EU Carbon Border Adjustment Mechanism

CBAM will impose carbon taxes on commodities exported to the EU market, including cement, iron and steel, aluminum, fertilizers, electricity, and hydrogen. Companies may receive reductions if they have already paid domestic carbon prices under their carbon tax or Emissions Trading Scheme (ETS) regimes.

The tax revenue collected will be used to fund research on decarbonization technologies within the country. For sectors not covered by the carbon tax, Malaysia may consider establishing a domestic emissions trading scheme in the future.

Industry Preference for Emissions Trading Scheme

“Given the coverage of the proposed carbon tax on the iron, steel, and energy sectors, it is crucial that the government implement the Emissions Trading Scheme, the industry’s preferred mechanism, to drive more cost-effective emission reductions,” the Federation of Malaysian Manufacturers said in a release on October 18 following the national budget announcement.

The Federation also hopes that the carbon tax will not lead to higher electricity tariffs for the industrial sector. In the Budget 2025 Economic Outlook, new platforms, including a voluntary carbon market, were suggested to contribute to Malaysia’s financial growth going forward.

Exploring Biochar for Emission Reduction

This aligns with the expectation that the carbon tax could allow for a specific proportion of carbon offsets to be used for compliance obligations, similar to the mechanism in Singapore, which could generate demand for carbon credits issued by domestic projects. However, the government has not provided further details.
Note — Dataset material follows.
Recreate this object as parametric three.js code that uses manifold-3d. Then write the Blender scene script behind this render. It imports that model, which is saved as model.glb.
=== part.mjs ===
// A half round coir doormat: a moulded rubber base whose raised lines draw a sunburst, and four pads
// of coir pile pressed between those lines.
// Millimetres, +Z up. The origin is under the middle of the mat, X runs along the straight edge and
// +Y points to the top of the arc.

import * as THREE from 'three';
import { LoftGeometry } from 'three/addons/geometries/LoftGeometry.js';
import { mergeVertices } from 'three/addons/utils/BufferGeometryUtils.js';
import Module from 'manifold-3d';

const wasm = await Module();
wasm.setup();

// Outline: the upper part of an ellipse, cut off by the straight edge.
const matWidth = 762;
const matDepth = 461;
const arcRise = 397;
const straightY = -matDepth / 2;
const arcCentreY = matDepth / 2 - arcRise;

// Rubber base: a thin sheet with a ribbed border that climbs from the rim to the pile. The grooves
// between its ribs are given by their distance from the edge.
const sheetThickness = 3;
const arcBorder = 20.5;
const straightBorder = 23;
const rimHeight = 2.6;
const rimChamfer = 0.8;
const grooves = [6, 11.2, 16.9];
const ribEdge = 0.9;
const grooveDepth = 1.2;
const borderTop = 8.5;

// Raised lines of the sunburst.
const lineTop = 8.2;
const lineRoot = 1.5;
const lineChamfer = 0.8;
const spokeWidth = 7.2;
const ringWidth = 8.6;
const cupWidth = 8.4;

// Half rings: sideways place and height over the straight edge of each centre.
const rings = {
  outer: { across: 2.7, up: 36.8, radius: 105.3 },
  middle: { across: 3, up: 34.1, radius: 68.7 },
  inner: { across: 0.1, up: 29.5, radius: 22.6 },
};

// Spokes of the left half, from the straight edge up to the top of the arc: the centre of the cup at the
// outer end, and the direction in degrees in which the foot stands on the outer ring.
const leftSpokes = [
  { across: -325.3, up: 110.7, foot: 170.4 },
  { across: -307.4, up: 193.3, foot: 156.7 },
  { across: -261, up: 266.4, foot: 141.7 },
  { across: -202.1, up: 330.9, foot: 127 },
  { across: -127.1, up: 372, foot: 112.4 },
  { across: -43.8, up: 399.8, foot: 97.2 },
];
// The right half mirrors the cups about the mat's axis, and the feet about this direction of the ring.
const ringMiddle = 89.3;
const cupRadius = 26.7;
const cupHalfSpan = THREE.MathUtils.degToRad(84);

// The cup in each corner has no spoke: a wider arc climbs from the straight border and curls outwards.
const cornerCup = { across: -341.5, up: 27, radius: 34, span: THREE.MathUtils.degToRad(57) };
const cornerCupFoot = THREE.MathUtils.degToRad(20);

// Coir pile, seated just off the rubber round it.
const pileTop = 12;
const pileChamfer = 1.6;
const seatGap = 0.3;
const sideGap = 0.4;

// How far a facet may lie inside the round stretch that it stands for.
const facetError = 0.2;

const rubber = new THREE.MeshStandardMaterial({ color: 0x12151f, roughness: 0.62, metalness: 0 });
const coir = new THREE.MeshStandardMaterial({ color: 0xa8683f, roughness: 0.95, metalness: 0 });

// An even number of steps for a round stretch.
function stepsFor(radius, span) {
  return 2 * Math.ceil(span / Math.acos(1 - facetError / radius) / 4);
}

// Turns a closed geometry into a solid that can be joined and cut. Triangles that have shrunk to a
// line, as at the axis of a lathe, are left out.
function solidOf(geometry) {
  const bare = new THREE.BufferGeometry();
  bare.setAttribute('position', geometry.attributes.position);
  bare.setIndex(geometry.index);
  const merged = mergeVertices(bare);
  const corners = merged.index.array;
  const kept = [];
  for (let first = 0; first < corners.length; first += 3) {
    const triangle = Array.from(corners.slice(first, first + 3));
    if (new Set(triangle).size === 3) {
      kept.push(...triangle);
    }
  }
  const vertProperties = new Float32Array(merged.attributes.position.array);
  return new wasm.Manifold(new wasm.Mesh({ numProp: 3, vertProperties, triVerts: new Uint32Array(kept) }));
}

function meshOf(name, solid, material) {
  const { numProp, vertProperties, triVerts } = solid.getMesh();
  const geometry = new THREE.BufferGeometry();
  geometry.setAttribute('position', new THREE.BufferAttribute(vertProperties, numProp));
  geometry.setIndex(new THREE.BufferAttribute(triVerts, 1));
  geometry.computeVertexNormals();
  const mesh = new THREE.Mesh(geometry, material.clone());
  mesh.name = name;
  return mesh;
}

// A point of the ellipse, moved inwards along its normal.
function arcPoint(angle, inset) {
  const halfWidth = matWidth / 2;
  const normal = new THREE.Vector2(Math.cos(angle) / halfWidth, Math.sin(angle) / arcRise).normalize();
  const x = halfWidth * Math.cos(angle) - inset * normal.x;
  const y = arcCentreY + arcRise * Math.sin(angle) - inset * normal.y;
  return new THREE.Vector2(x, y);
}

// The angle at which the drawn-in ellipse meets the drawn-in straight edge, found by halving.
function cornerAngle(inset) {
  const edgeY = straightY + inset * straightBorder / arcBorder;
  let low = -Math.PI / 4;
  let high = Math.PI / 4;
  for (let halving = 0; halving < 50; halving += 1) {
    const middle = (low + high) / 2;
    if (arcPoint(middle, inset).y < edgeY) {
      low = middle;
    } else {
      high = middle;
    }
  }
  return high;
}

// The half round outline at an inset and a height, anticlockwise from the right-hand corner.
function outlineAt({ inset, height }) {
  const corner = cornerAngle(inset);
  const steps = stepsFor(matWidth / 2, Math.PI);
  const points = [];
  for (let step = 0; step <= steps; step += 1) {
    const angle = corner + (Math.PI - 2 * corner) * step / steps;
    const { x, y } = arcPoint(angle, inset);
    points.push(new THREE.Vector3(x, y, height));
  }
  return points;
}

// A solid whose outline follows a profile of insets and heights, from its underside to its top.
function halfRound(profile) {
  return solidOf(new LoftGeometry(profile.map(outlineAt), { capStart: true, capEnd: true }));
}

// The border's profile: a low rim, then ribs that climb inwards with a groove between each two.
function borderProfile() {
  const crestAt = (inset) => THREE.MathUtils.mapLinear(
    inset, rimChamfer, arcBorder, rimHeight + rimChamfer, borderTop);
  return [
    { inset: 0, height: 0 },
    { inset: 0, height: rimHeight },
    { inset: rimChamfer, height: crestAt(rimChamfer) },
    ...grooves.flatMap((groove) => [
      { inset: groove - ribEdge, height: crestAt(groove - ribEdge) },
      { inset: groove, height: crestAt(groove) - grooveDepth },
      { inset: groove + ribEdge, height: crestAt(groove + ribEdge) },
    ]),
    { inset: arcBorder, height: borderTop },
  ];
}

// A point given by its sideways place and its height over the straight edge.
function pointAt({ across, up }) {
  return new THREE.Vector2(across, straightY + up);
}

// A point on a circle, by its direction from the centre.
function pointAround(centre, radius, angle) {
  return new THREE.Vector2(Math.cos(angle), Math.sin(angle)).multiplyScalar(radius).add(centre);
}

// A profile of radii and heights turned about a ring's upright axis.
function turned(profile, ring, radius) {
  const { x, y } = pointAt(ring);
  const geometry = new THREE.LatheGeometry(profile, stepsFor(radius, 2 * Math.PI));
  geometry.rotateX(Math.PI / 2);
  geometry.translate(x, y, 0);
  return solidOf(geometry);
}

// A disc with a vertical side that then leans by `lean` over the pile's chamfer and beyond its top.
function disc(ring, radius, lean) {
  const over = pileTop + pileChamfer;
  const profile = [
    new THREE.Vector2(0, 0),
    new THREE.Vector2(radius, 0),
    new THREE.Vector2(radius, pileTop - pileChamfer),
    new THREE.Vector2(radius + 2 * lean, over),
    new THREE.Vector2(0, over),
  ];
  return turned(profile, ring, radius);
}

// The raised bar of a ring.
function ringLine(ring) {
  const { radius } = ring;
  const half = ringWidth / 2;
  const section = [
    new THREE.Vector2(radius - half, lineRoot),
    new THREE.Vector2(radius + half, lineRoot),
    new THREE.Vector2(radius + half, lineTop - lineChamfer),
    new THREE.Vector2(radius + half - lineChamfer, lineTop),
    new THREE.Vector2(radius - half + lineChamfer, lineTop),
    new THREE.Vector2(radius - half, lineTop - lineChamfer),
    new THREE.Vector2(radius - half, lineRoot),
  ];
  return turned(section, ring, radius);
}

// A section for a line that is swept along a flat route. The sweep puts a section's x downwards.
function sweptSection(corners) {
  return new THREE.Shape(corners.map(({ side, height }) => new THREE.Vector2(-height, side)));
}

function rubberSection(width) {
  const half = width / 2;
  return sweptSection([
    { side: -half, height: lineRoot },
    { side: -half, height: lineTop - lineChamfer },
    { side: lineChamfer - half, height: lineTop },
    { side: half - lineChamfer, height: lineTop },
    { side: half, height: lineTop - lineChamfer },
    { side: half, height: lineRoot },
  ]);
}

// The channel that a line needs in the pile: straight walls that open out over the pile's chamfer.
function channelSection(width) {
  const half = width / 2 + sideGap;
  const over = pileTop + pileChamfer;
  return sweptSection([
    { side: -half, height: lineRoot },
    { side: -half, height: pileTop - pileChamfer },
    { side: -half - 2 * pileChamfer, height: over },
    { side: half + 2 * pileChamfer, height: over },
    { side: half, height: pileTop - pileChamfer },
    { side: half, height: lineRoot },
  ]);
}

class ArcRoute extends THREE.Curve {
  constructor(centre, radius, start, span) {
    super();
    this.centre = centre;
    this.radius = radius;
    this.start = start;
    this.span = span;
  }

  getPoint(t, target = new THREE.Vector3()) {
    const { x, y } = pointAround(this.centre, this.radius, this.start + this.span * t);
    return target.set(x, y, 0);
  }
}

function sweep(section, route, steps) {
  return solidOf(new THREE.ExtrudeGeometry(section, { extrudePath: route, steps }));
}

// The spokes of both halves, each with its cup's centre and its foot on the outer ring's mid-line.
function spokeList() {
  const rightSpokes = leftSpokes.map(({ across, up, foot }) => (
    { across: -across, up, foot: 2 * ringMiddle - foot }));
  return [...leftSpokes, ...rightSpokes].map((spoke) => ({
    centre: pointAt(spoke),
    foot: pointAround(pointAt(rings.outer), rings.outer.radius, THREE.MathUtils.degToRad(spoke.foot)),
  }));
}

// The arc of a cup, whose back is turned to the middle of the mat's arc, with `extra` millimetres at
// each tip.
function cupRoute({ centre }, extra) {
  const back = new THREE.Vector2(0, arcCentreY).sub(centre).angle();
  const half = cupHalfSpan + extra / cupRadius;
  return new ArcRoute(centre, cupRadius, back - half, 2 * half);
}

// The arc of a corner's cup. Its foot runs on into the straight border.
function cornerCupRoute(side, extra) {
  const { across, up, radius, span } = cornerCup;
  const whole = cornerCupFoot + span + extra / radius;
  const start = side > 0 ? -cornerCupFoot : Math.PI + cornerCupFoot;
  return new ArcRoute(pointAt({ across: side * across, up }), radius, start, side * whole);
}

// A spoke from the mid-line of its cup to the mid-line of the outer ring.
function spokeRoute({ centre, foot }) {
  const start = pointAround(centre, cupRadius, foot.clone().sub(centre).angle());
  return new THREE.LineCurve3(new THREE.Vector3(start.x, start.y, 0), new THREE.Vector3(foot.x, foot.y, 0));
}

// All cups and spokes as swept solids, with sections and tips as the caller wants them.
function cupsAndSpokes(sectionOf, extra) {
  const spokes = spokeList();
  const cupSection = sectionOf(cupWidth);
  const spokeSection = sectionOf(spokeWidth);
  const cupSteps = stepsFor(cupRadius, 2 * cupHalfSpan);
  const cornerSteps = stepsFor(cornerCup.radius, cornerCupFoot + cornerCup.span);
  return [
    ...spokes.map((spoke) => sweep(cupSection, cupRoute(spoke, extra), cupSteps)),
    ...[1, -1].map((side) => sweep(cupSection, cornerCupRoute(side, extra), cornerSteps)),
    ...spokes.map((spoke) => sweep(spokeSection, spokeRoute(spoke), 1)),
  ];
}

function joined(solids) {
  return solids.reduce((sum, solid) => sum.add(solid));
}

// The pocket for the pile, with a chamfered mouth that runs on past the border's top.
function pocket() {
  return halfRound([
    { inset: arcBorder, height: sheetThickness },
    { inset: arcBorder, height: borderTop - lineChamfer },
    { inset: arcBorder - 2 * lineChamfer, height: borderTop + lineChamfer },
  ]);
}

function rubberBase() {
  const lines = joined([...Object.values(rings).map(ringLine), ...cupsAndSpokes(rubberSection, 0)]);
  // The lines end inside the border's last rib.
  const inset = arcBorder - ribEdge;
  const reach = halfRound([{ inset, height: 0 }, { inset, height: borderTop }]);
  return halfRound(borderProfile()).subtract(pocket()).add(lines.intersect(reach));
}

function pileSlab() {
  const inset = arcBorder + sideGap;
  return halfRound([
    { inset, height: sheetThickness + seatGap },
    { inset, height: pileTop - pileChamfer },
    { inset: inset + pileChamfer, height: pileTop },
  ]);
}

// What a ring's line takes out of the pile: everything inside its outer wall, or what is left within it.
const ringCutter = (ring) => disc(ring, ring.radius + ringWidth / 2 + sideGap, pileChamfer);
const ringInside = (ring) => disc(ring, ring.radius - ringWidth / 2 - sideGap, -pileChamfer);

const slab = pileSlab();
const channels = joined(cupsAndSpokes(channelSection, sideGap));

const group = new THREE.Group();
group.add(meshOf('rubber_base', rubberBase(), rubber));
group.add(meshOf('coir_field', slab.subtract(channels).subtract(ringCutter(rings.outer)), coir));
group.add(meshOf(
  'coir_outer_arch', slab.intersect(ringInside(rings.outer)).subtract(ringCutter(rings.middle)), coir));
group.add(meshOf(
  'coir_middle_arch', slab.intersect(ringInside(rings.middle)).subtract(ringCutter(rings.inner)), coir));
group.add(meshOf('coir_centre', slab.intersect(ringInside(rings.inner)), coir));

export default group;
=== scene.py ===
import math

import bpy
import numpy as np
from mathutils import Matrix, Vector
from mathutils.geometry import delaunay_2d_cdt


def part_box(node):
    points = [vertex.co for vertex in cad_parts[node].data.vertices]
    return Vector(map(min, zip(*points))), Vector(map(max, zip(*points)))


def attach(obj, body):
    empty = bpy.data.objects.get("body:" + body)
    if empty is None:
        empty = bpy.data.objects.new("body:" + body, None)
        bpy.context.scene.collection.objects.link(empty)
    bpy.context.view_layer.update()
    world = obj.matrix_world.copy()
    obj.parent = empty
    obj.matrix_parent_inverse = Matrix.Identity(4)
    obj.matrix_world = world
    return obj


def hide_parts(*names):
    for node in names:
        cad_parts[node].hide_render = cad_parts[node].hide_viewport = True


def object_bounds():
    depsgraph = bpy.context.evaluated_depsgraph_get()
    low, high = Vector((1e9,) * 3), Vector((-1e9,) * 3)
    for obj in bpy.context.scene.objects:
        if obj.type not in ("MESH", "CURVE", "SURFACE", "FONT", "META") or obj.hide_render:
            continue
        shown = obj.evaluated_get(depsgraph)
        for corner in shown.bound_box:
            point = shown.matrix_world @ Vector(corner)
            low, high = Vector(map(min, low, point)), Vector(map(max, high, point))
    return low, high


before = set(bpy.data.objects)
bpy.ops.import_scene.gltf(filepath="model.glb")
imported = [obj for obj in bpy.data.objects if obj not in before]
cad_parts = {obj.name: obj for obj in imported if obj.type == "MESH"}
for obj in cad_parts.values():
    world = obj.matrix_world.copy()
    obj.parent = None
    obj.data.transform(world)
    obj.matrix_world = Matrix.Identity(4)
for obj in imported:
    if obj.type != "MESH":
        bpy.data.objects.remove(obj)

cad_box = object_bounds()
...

Malaysia aims to achieve net-zero greenhouse gas (GHG) emissions by 2050 and to reduce its economy-wide carbon emissions intensity by 45% against gross domestic product by 2030. In addition to carbon market mechanisms, the outlook also detailed the nation’s interest in exploring biochar as an emerging solution to address climate change and promote sustainable development, particularly in managing organic agricultural waste disposal, which is often a significant contributor to emissions.
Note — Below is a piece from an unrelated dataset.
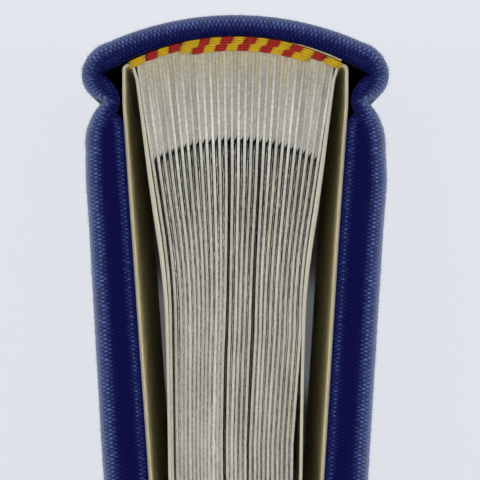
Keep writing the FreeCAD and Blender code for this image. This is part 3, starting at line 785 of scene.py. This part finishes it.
def bunched(b, line, places):
    """A line moved sideways as its neighbours crowd together, places leaves from the front one.

    The room between leaves is shared out evenly in the fan and unevenly towards the fore-edge.
    """
    depth = line.imag
    crowd = ramp(depth, 0.022, 0.044)
    # the gaps differ by chance, are wide where the album has been opened, and narrow about gap 7
    chance, opened, pressed = 0.4, 0.35, 0.55
    room = [
        np.exp(chance * crowd * ripple(depth, 0 * depth, 0.09, 40 + gap))
        * (1 + opened * crowd * (gap in OPENINGS))
        * (1 - pressed * crowd * hill(gap, 7, 3.5))
        for gap in range(b.leaves - 1)
    ]
    half = leaf_line(b, 1, depth[0], depth[-1], 0.0005)
    half = np.interp(depth, half.imag, half.real)
    slack = b.back_slack * ramp(depth, b.waist_depth + 0.004, b.waist_depth + 0.018)
    free = (2 * half - slack - b.leaf_thick * (b.leaves - 1)) / sum(room)
    beside_it = np.cumsum([0 * depth] + [b.leaf_thick + free * each for each in room], axis=0)
    lower, part = int(places), places % 1
    upper = min(lower + 1, b.leaves - 1)
    return (1 - part) * beside_it[lower] + part * beside_it[upper] - half + 1j * depth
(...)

Biochar, charcoal produced by heating organic biomass, such as crop residue or animal manure, in an oxygen-free atmosphere through pyrolysis, offers dual benefits in GHG storage and land rehabilitation. Countries like the EU, the United States, Australia, Japan, and Thailand are also exploring biochar as a means to reduce GHG emissions.

Platts assessed Tech Carbon Capture’s current-year price at $140/mtCO₂e on October 18, unchanged from the previous session. Platts’ Tech Carbon Capture prices reflect the most competitive and internationally fungible credits generated from, but not limited to, biochar, direct air capture, mineralization, and bioenergy carbon capture and storage.

In recent sessions, Platts heard that biochar credits certified by Puro.earth, with the latest vintage, were valued between $120 and $150/mtCO₂e for delivery on the spot market.